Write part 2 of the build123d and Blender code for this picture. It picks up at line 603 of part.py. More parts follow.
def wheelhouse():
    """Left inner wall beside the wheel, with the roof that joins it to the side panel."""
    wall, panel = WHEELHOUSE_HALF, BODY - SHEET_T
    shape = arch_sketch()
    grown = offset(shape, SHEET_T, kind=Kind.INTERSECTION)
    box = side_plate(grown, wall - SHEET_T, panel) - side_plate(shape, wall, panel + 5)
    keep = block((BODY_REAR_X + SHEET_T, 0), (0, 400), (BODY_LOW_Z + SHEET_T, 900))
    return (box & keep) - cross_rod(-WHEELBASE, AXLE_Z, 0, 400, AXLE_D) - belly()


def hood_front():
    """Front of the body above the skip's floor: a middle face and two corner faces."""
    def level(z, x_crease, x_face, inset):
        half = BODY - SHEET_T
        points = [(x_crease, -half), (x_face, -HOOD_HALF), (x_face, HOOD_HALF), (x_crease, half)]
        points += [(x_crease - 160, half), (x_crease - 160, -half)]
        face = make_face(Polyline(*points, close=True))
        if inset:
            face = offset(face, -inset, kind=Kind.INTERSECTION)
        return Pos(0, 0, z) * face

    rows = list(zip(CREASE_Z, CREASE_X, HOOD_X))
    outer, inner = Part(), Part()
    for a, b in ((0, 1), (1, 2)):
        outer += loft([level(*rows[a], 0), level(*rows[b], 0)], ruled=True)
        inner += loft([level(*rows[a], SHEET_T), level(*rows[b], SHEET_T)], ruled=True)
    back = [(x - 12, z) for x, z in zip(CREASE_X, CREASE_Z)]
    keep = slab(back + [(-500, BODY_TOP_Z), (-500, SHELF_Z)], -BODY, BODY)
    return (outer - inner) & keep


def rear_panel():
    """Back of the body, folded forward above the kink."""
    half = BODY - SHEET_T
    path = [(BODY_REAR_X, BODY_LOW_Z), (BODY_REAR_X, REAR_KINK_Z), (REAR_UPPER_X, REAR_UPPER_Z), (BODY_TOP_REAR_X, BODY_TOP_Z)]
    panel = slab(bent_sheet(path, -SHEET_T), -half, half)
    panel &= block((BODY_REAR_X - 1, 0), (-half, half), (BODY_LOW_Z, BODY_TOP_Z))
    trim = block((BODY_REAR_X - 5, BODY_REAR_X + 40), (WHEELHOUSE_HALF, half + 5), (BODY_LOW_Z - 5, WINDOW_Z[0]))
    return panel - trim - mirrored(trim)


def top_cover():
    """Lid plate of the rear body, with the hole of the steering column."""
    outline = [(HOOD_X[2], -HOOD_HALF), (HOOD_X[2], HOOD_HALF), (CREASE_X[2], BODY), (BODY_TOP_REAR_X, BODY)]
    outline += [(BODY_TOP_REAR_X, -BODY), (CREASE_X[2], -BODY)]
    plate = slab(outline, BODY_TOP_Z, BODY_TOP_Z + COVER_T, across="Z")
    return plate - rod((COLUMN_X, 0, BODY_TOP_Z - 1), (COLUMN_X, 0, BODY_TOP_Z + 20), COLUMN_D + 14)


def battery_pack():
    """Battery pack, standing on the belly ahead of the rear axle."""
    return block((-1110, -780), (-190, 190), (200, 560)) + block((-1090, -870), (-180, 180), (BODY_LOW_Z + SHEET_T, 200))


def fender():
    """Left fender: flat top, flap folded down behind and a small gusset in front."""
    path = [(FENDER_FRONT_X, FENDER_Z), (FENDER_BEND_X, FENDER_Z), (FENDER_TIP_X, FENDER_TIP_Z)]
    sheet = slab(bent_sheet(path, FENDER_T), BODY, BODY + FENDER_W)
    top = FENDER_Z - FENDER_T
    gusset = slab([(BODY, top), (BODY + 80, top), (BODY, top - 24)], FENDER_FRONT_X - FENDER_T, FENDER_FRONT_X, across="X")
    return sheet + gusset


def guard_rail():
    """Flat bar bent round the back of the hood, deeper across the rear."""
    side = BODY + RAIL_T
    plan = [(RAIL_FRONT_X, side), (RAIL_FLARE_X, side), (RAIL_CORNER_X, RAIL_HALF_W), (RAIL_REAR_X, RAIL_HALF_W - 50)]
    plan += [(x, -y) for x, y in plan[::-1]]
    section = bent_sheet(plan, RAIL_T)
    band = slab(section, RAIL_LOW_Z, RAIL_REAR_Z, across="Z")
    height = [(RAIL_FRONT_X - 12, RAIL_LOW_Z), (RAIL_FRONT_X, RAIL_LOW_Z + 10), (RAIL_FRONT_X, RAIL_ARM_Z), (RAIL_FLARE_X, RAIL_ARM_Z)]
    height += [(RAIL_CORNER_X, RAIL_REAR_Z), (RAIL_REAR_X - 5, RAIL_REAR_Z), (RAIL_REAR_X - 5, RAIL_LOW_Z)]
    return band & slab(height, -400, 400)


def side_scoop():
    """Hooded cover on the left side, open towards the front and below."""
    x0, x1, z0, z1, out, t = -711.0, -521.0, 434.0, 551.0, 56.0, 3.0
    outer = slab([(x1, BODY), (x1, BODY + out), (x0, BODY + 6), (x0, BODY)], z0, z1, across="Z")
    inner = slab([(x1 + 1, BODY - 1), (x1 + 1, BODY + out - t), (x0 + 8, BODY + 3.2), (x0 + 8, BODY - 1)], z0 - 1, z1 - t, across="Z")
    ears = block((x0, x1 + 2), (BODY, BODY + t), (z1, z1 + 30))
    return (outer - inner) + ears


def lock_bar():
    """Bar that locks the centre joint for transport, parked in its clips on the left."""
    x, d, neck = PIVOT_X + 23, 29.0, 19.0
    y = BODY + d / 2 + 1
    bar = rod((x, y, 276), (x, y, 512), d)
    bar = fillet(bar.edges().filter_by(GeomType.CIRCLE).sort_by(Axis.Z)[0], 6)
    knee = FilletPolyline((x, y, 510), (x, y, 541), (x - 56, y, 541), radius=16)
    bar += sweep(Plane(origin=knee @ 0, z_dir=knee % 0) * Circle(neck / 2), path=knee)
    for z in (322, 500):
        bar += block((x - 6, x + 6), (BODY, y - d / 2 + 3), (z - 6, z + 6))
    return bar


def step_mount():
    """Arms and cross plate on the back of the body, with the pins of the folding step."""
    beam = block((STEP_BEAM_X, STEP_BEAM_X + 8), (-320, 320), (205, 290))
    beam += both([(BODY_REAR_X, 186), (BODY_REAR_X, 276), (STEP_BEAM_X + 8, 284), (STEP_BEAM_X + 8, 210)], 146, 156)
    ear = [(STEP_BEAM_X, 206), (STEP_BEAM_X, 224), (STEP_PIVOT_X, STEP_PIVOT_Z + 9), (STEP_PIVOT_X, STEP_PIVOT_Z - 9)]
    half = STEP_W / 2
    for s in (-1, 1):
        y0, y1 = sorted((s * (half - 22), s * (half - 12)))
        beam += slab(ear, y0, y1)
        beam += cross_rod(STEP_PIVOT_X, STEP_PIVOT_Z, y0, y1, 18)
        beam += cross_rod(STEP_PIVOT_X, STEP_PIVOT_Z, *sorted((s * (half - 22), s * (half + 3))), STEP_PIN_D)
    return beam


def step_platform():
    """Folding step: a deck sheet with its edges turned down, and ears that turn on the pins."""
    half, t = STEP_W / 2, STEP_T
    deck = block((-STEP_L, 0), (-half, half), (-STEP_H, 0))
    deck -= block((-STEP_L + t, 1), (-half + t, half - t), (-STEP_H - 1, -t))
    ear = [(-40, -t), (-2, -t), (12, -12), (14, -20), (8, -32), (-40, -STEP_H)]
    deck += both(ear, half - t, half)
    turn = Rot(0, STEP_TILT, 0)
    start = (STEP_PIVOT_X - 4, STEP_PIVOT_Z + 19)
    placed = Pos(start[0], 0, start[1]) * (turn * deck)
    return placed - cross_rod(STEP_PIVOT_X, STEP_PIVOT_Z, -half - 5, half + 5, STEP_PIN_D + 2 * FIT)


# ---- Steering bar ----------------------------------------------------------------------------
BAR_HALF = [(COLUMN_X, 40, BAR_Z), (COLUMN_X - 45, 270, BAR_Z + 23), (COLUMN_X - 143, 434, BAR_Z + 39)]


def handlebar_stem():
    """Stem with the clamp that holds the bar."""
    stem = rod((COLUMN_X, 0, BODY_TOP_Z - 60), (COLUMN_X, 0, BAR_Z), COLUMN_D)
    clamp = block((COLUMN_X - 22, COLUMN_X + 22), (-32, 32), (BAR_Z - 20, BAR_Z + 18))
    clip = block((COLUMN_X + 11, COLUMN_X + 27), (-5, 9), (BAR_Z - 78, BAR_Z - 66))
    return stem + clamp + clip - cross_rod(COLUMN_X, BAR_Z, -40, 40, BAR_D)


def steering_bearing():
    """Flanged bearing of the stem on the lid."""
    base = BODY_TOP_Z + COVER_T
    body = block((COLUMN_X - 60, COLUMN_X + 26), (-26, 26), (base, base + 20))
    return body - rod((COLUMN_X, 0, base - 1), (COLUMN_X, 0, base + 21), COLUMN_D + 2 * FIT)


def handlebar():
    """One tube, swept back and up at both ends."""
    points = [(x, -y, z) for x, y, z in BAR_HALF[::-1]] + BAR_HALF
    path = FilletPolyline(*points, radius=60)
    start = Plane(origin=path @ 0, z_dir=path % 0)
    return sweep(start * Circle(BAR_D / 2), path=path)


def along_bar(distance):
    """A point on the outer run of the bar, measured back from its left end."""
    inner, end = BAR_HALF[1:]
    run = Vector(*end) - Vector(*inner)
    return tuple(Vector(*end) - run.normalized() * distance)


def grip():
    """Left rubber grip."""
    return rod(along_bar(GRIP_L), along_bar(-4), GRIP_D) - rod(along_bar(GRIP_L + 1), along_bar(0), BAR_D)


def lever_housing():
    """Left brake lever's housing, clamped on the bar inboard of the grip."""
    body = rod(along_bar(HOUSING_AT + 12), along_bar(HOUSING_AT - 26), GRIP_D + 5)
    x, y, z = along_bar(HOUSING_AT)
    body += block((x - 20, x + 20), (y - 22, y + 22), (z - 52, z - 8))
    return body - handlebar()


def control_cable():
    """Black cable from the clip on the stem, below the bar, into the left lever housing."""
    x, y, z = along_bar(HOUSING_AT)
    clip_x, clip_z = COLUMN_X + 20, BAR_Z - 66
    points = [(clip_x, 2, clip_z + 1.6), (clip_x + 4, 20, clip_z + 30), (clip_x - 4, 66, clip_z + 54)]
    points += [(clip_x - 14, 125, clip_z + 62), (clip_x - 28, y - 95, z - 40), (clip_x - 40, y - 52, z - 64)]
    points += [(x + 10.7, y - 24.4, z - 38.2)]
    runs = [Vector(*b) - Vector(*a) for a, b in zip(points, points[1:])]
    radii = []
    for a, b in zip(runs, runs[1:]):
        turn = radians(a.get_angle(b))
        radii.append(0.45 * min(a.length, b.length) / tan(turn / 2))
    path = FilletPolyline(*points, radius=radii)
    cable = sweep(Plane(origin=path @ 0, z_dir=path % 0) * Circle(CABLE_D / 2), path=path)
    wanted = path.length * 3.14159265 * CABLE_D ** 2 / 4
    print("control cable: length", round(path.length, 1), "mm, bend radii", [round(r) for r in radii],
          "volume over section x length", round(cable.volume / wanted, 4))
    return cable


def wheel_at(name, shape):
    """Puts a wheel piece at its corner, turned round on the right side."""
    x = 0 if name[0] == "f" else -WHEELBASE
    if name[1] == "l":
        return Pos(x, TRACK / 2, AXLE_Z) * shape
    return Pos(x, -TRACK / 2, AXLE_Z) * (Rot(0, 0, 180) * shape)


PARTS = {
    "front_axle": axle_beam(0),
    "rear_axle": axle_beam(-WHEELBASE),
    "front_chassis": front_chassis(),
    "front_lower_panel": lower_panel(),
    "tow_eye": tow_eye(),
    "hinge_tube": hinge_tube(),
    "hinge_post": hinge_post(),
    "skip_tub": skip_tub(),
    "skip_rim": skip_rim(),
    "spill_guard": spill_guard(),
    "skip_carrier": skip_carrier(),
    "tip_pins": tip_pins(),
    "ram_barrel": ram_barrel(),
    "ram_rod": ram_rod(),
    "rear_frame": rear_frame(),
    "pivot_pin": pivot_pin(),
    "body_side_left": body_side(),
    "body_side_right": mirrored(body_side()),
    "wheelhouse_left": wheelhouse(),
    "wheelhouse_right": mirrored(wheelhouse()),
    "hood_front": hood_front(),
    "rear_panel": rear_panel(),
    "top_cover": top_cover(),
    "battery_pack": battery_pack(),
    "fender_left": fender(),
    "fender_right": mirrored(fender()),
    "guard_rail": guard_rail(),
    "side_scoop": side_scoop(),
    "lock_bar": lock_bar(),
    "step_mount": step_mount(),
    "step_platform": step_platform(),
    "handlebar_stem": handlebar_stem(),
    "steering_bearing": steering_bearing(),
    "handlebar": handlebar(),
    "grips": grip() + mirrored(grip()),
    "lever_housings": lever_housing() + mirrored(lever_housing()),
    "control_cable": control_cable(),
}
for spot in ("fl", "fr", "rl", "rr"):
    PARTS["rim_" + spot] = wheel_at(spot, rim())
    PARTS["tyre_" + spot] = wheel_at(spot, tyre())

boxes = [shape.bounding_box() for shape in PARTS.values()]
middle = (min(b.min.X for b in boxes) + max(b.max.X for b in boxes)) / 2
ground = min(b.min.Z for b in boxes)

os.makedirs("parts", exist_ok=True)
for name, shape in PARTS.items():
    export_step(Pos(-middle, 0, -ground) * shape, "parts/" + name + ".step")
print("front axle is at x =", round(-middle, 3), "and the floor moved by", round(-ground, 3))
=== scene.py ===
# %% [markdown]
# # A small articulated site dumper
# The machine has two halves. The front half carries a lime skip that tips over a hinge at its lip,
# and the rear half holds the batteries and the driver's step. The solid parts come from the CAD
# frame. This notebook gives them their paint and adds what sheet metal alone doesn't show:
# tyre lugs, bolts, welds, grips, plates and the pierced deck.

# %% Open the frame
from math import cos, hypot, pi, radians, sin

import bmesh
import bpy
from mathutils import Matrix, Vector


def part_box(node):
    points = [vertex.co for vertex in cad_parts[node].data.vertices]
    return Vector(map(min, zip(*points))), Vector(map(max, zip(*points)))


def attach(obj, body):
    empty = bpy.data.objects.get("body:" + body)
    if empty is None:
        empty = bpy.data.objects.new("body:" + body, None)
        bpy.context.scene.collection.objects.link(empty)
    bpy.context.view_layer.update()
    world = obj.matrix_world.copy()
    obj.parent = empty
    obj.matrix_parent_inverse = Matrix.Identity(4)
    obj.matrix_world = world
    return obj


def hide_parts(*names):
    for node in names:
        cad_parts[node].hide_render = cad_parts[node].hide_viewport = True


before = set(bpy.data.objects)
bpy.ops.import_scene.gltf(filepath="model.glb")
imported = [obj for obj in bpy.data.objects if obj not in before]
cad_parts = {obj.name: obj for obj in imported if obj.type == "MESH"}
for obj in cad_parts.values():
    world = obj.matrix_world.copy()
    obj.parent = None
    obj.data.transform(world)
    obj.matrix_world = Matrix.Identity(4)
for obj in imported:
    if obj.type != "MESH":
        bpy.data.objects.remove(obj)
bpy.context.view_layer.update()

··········

In the listing above, locate the line with "boxes = [shape.bounding_box()" and the line with "obj.matrix_world = Matrix.Identity(4)", then extract exactly those lines and every line between them, and nothing more.

boxes = [shape.bounding_box() for shape in PARTS.values()]
middle = (min(b.min.X for b in boxes) + max(b.max.X for b in boxes)) / 2
ground = min(b.min.Z for b in boxes)

os.makedirs("parts", exist_ok=True)
for name, shape in PARTS.items():
    export_step(Pos(-middle, 0, -ground) * shape, "parts/" + name + ".step")
print("front axle is at x =", round(-middle, 3), "and the floor moved by", round(-ground, 3))
=== scene.py ===
# %% [markdown]
# # A small articulated site dumper
# The machine has two halves. The front half carries a lime skip that tips over a hinge at its lip,
# and the rear half holds the batteries and the driver's step. The solid parts come from the CAD
# frame. This notebook gives them their paint and adds what sheet metal alone doesn't show:
# tyre lugs, bolts, welds, grips, plates and the pierced deck.

# %% Open the frame
from math import cos, hypot, pi, radians, sin

import bmesh
import bpy
from mathutils import Matrix, Vector


def part_box(node):
    points = [vertex.co for vertex in cad_parts[node].data.vertices]
    return Vector(map(min, zip(*points))), Vector(map(max, zip(*points)))


def attach(obj, body):
    empty = bpy.data.objects.get("body:" + body)
    if empty is None:
        empty = bpy.data.objects.new("body:" + body, None)
        bpy.context.scene.collection.objects.link(empty)
    bpy.context.view_layer.update()
    world = obj.matrix_world.copy()
    obj.parent = empty
    obj.matrix_parent_inverse = Matrix.Identity(4)
    obj.matrix_world = world
    return obj


def hide_parts(*names):
    for node in names:
        cad_parts[node].hide_render = cad_parts[node].hide_viewport = True


before = set(bpy.data.objects)
bpy.ops.import_scene.gltf(filepath="model.glb")
imported = [obj for obj in bpy.data.objects if obj not in before]
cad_parts = {obj.name: obj for obj in imported if obj.type == "MESH"}
for obj in cad_parts.values():
    world = obj.matrix_world.copy()
    obj.parent = None
    obj.data.transform(world)
    obj.matrix_world = Matrix.Identity(4)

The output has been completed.